Ce changement de stratégie intervient alors que Radio France Internationale (RFI) révélait récemment des négociations avancées entre la RDC et les États-Unis autour d’un accord liant l’accès aux minerais stratégiques (cobalt, lithium, coltan) à un soutien sécuritaire américain.

Si les détails restent flous, ce «deal» pourrait expliquer la volonté de Kinshasa d’apaiser rapidement le front Est pour sécuriser les zones minières, vitales pour la transition énergétique mondiale.

«Tshisekedi est pris en tenaille entre les attentes de la communauté internationale, soucieuse de stabilité pour exploiter les ressources, et sa base nationale, qui exige une victoire militaire», analyse un diplomate européen sous couvert d’anonymat.

POURQUOI CE REVIREMENT ? PRESSIONS OU PRAGMATISME ?

A ce titre, la médiation de João Lourenço, allié historique de la RDC et figure respectée sur la scène africaine, offre une porte de sortie crédible.

La question agite les cercles politiques congolais : qu’est-ce qui a poussé Félix Tshisekedi à accepter soudainement de s’asseoir à la table des négociations avec le M23 ?

Certains observateurs évoquent des pressions conjointes de l’UA, des États-Unis et de partenaires économiques, impatient de voir la RDC stabiliser ses zones minières. D’autres y voient un calcul pragmatique face à l’enlisement militaire : malgré le soutien de milices locales et de contingents étrangers (comme les forces de la SADC), Kinshasa peine à reprendre le contrôle total des territoires occupés par le M23.

«Le Président a compris qu’une solution purement militaire était illusoire. Même s’il continue de dénoncer le Rwanda, il doit désormais composer avec les réalités géopolitiques », explique un conseiller proche du dossier.

LES DEFIS DES POURPARLERS DE LUANDA

Si les négociations directes constituent une première depuis la résurgence du M23 en 2021, elles s’annoncent périlleuses. La rébellion, qui réclame notamment l’application d’accords passés (comme celui de 2013) sur le statut des communautés congolaises tutsi, pourrait exiger des concessions territoriales ou politiques. Autant de lignes rouges pour Kinshasa, déterminé à préserver l’intégrité du territoire.

Autre écueil : le rôle du Rwanda. Bien que non invité à la table des discussions, Kigali reste un acteur incontournable. «Sans pression sur Paul Kagame pour couper les vivres au M23, tout accord restera fragile», prévient un expert en sécurité régionale.

Les prochains jours seront décisifs. Les équipes techniques des deux camps doivent se réunir à Luanda pour préparer le terrain, tandis que la communauté internationale observe avec un mélange d’espoir et de scepticisme.
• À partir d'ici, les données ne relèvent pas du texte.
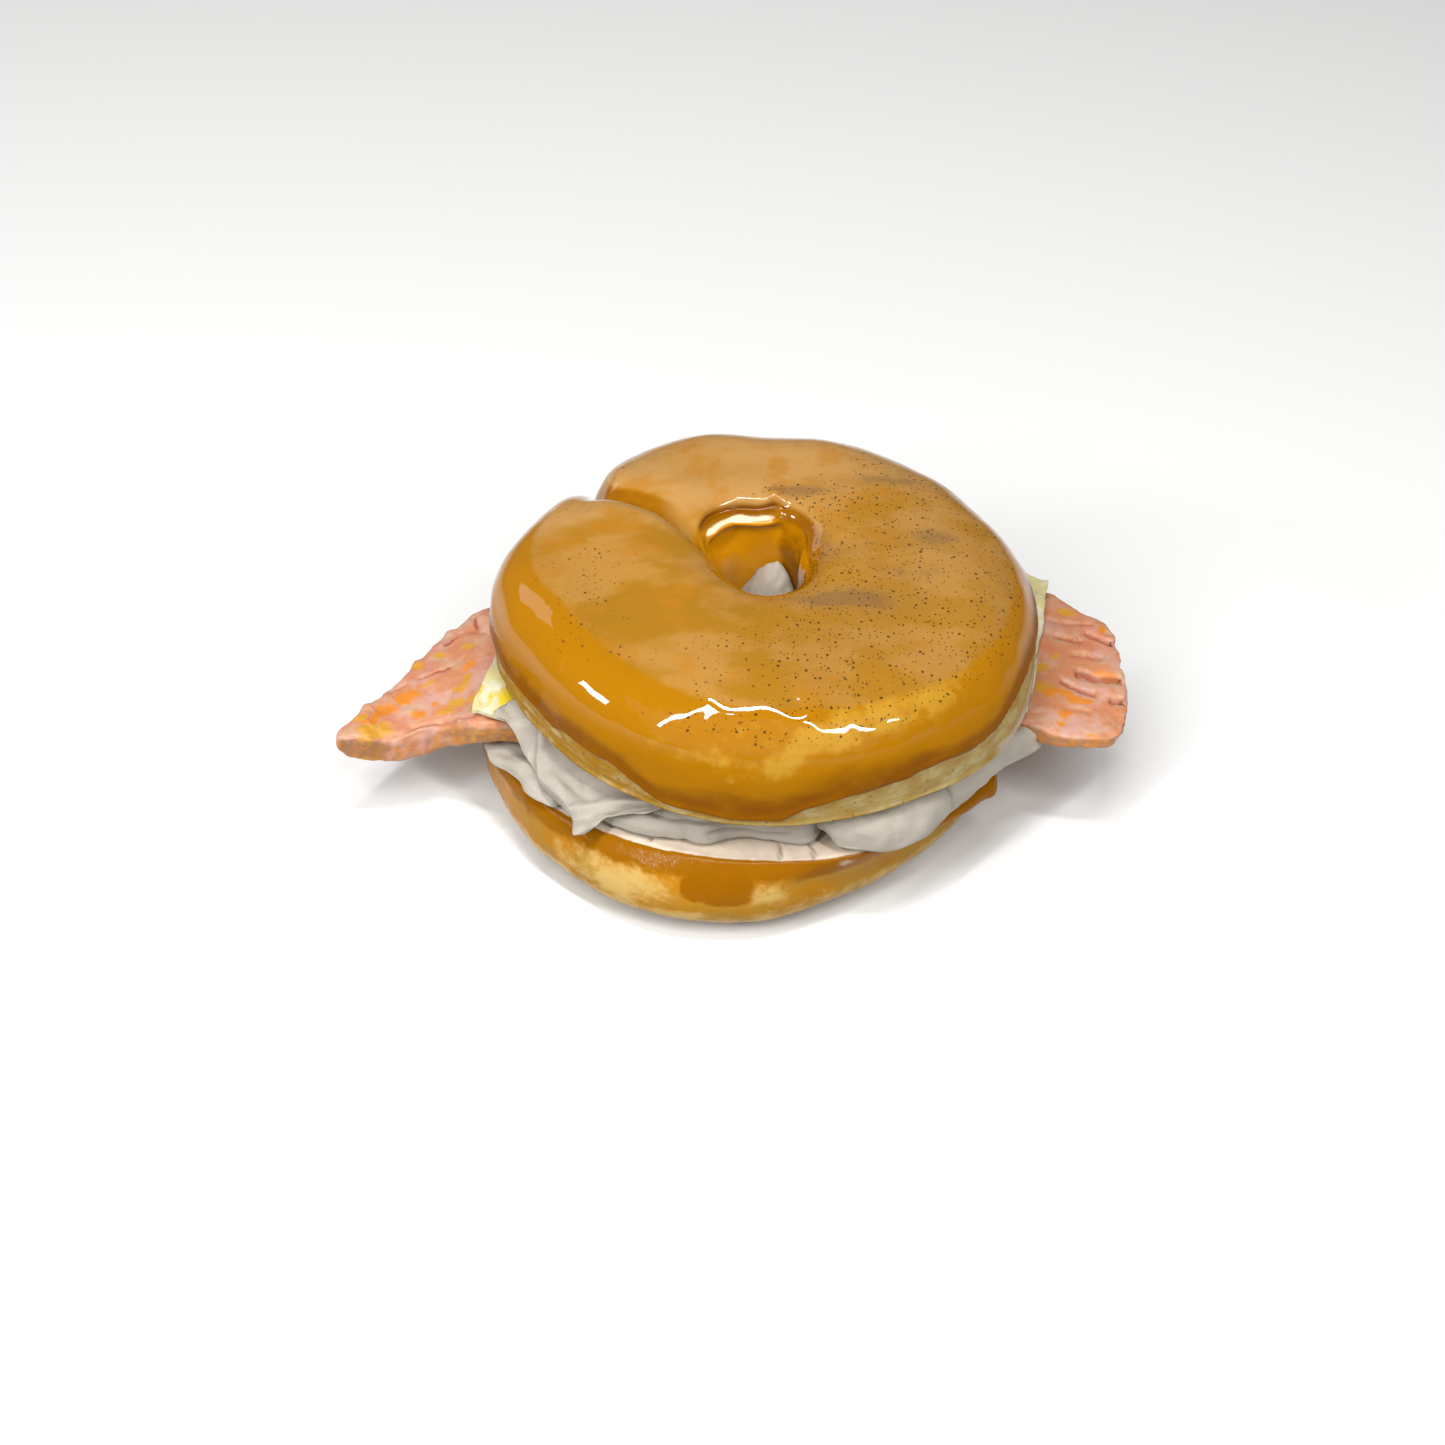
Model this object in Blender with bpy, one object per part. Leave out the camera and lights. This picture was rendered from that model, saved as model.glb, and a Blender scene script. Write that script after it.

Pour Félix Tshisekedi, l’enjeu est double : montrer qu’il peut ramener la paix, tout en préservant sa crédibilité face à une opinion publique congolaise méfiante envers toute ouverture aux «agresseurs».

Une chose est sûre : ce virage, qu’il soit dicté par la realpolitik ou les circonstances, marque un tournant dans la gestion d’un conflit qui a fait des milliers de morts et de déplacés. Reste à savoir si le jour poindra enfin après une si longue nuit.